* [EXERCISE] Reproduce all of the material word for word.

***** DATASET SECTION *****

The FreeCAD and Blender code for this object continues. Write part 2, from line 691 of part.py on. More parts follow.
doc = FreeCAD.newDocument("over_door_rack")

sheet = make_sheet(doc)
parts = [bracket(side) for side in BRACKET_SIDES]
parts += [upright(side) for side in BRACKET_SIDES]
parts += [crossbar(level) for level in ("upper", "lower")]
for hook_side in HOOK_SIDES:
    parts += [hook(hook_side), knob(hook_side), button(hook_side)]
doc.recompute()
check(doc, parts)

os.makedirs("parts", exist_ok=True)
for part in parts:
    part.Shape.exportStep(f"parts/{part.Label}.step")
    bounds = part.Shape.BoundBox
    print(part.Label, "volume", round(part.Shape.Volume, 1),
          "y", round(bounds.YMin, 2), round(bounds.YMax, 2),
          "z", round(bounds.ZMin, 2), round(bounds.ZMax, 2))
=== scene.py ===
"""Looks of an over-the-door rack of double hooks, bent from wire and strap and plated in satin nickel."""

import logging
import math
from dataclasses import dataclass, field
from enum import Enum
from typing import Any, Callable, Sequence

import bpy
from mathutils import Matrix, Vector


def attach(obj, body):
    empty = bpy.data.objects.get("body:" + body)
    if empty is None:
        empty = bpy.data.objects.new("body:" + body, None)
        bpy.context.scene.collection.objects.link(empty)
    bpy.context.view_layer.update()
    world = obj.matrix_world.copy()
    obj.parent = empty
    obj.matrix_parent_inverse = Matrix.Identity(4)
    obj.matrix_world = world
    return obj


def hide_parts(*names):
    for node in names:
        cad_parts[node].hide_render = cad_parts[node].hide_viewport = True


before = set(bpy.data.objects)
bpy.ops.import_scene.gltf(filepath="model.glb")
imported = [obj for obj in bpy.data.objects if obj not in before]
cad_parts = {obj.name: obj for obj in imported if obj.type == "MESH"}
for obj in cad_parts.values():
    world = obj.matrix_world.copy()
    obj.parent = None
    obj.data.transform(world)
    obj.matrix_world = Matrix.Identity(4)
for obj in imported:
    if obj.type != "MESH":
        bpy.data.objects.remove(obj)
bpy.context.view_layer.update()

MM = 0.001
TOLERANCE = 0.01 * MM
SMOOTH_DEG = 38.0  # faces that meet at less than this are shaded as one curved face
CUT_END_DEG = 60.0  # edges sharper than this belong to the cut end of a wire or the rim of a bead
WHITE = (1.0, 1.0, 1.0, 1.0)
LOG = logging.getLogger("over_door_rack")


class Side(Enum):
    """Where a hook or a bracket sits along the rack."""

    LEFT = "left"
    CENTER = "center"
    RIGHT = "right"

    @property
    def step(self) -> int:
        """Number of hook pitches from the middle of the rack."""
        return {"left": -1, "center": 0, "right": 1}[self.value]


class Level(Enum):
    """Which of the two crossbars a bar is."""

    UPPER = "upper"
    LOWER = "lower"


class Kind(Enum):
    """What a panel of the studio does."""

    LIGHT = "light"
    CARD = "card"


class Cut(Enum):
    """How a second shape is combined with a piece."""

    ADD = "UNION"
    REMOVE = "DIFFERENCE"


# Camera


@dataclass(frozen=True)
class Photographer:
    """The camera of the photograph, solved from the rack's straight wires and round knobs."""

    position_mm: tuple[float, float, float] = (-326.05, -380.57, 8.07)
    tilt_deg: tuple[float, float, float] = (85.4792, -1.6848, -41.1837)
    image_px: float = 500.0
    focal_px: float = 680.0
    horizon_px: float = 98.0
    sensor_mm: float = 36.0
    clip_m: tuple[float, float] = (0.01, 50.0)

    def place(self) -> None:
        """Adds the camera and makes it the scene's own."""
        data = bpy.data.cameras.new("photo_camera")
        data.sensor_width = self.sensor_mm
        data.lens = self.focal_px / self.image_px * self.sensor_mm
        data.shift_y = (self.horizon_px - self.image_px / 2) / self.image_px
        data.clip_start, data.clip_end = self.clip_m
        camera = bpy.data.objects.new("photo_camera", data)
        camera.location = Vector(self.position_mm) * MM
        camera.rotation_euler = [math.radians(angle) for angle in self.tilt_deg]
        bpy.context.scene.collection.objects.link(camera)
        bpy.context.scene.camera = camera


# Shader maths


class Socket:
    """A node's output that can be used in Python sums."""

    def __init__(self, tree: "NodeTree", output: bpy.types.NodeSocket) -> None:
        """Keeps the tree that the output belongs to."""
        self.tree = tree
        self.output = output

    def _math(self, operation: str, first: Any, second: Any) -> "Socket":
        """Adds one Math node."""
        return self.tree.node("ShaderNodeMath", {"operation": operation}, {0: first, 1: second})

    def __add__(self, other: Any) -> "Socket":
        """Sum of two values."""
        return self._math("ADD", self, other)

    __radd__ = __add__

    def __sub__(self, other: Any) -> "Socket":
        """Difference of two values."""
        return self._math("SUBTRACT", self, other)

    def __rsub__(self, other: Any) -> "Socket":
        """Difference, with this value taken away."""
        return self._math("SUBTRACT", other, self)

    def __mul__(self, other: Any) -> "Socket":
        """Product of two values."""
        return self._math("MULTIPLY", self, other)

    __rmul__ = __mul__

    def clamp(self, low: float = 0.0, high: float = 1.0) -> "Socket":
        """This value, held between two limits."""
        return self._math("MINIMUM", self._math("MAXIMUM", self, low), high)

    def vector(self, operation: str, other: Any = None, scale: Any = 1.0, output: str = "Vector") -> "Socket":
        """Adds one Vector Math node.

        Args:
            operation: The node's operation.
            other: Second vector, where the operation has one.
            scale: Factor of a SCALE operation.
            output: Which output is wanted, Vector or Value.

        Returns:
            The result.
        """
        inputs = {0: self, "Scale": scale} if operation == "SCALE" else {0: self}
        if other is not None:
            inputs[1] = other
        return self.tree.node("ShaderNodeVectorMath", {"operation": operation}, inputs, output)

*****

* [WRITTEN ANSWER]
The FreeCAD and Blender code for this object continues. Write part 2, from line 691 of part.py on. More parts follow.
doc = FreeCAD.newDocument("over_door_rack")

sheet = make_sheet(doc)
parts = [bracket(side) for side in BRACKET_SIDES]
parts += [upright(side) for side in BRACKET_SIDES]
parts += [crossbar(level) for level in ("upper", "lower")]
for hook_side in HOOK_SIDES:
    parts += [hook(hook_side), knob(hook_side), button(hook_side)]
doc.recompute()
check(doc, parts)

os.makedirs("parts", exist_ok=True)
for part in parts:
    part.Shape.exportStep(f"parts/{part.Label}.step")
    bounds = part.Shape.BoundBox
    print(part.Label, "volume", round(part.Shape.Volume, 1),
          "y", round(bounds.YMin, 2), round(bounds.YMax, 2),
          "z", round(bounds.ZMin, 2), round(bounds.ZMax, 2))
=== scene.py ===
"""Looks of an over-the-door rack of double hooks, bent from wire and strap and plated in satin nickel."""

import logging
import math
from dataclasses import dataclass, field
from enum import Enum
from typing import Any, Callable, Sequence

import bpy
from mathutils import Matrix, Vector


def attach(obj, body):
    empty = bpy.data.objects.get("body:" + body)
    if empty is None:
        empty = bpy.data.objects.new("body:" + body, None)
        bpy.context.scene.collection.objects.link(empty)
    bpy.context.view_layer.update()
    world = obj.matrix_world.copy()
    obj.parent = empty
    obj.matrix_parent_inverse = Matrix.Identity(4)
    obj.matrix_world = world
    return obj


def hide_parts(*names):
    for node in names:
        cad_parts[node].hide_render = cad_parts[node].hide_viewport = True


before = set(bpy.data.objects)
bpy.ops.import_scene.gltf(filepath="model.glb")
imported = [obj for obj in bpy.data.objects if obj not in before]
cad_parts = {obj.name: obj for obj in imported if obj.type == "MESH"}
for obj in cad_parts.values():
    world = obj.matrix_world.copy()
    obj.parent = None
    obj.data.transform(world)
    obj.matrix_world = Matrix.Identity(4)
for obj in imported:
    if obj.type != "MESH":
        bpy.data.objects.remove(obj)
bpy.context.view_layer.update()

MM = 0.001
TOLERANCE = 0.01 * MM
SMOOTH_DEG = 38.0  # faces that meet at less than this are shaded as one curved face
CUT_END_DEG = 60.0  # edges sharper than this belong to the cut end of a wire or the rim of a bead
WHITE = (1.0, 1.0, 1.0, 1.0)
LOG = logging.getLogger("over_door_rack")


class Side(Enum):
    """Where a hook or a bracket sits along the rack."""

    LEFT = "left"
    CENTER = "center"
    RIGHT = "right"

    @property
    def step(self) -> int:
        """Number of hook pitches from the middle of the rack."""
        return {"left": -1, "center": 0, "right": 1}[self.value]


class Level(Enum):
    """Which of the two crossbars a bar is."""

    UPPER = "upper"
    LOWER = "lower"


class Kind(Enum):
    """What a panel of the studio does."""

    LIGHT = "light"
    CARD = "card"


class Cut(Enum):
    """How a second shape is combined with a piece."""

    ADD = "UNION"
    REMOVE = "DIFFERENCE"


# Camera


@dataclass(frozen=True)
class Photographer:
    """The camera of the photograph, solved from the rack's straight wires and round knobs."""

    position_mm: tuple[float, float, float] = (-326.05, -380.57, 8.07)
    tilt_deg: tuple[float, float, float] = (85.4792, -1.6848, -41.1837)
    image_px: float = 500.0
    focal_px: float = 680.0
    horizon_px: float = 98.0
    sensor_mm: float = 36.0
    clip_m: tuple[float, float] = (0.01, 50.0)

    def place(self) -> None:
        """Adds the camera and makes it the scene's own."""
        data = bpy.data.cameras.new("photo_camera")
        data.sensor_width = self.sensor_mm
        data.lens = self.focal_px / self.image_px * self.sensor_mm
        data.shift_y = (self.horizon_px - self.image_px / 2) / self.image_px
        data.clip_start, data.clip_end = self.clip_m
        camera = bpy.data.objects.new("photo_camera", data)
        camera.location = Vector(self.position_mm) * MM
        camera.rotation_euler = [math.radians(angle) for angle in self.tilt_deg]
        bpy.context.scene.collection.objects.link(camera)
        bpy.context.scene.camera = camera


# Shader maths


class Socket:
    """A node's output that can be used in Python sums."""

    def __init__(self, tree: "NodeTree", output: bpy.types.NodeSocket) -> None:
        """Keeps the tree that the output belongs to."""
        self.tree = tree
        self.output = output

    def _math(self, operation: str, first: Any, second: Any) -> "Socket":
        """Adds one Math node."""
        return self.tree.node("ShaderNodeMath", {"operation": operation}, {0: first, 1: second})

    def __add__(self, other: Any) -> "Socket":
        """Sum of two values."""
        return self._math("ADD", self, other)

    __radd__ = __add__

    def __sub__(self, other: Any) -> "Socket":
        """Difference of two values."""
        return self._math("SUBTRACT", self, other)

    def __rsub__(self, other: Any) -> "Socket":
        """Difference, with this value taken away."""
        return self._math("SUBTRACT", other, self)

    def __mul__(self, other: Any) -> "Socket":
        """Product of two values."""
        return self._math("MULTIPLY", self, other)

    __rmul__ = __mul__

    def clamp(self, low: float = 0.0, high: float = 1.0) -> "Socket":
        """This value, held between two limits."""
        return self._math("MINIMUM", self._math("MAXIMUM", self, low), high)

    def vector(self, operation: str, other: Any = None, scale: Any = 1.0, output: str = "Vector") -> "Socket":
        """Adds one Vector Math node.

        Args:
            operation: The node's operation.
            other: Second vector, where the operation has one.
            scale: Factor of a SCALE operation.
            output: Which output is wanted, Vector or Value.

        Returns:
            The result.
        """
        inputs = {0: self, "Scale": scale} if operation == "SCALE" else {0: self}
        if other is not None:
            inputs[1] = other
        return self.tree.node("ShaderNodeVectorMath", {"operation": operation}, inputs, output)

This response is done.